Equally clear is that communities of practice are operating productively in various university spaces and the quality of most of our students’ analyses and mobilising practices are growing in substance and strategy. At issue here is how one “plays the game” and at the same time “changes its rules” without imploding the system.

Key questions remain:
a. In what ways can we rethink the limits of the idea of institutional culture to make way for working towards socially just institutional orientations?

b. How can institutional culture advance recognitive justice (based on recognition, redistribution and representation) and cultural justice (the equal responsibility to suspend that which is culturally taken for granted)?

c. How can we employ the insights and challenges placed before us by student voices to rethink the nature of the university in relation to Africanising institutional culture and the decolonisation of the university?

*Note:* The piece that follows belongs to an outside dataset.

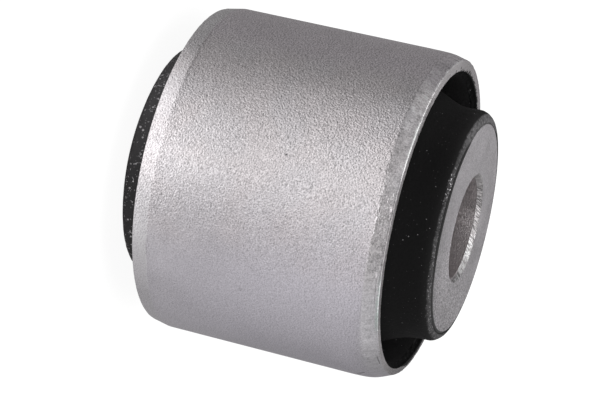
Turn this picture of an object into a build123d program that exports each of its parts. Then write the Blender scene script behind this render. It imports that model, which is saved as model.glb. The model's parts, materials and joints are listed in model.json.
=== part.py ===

d. To develop inclusive and non-alienating academic practices, how do we shovel in ways to reveal how the social structure of the academy co-constitute institutional culture for our research and teaching and learning to shift in socially just directions?

e. How do we think of institutional culture as a challenge across the different types of universities as a sort of demand for collective responsibility and joint accountability for “quality” university education across the sector?

f. What would an institutional culture do that is not only inclusive by making space for various subjectivities, but provides the mechanisms and space for students and staff to continuously renegotiate the terms of inclusion and recognition as ways to disrupt the frames imposed on them?

g. How can institutional culture become a standard focus of analyses that challenge genderbased discrimination, ethnicism, chauvinism, ableism, sexual violence, as well discrimination based on sexual orientation, class and social status?

Professor Andre Keet is Director of the Institute for Reconciliation and Social Justice at the University of the Free State.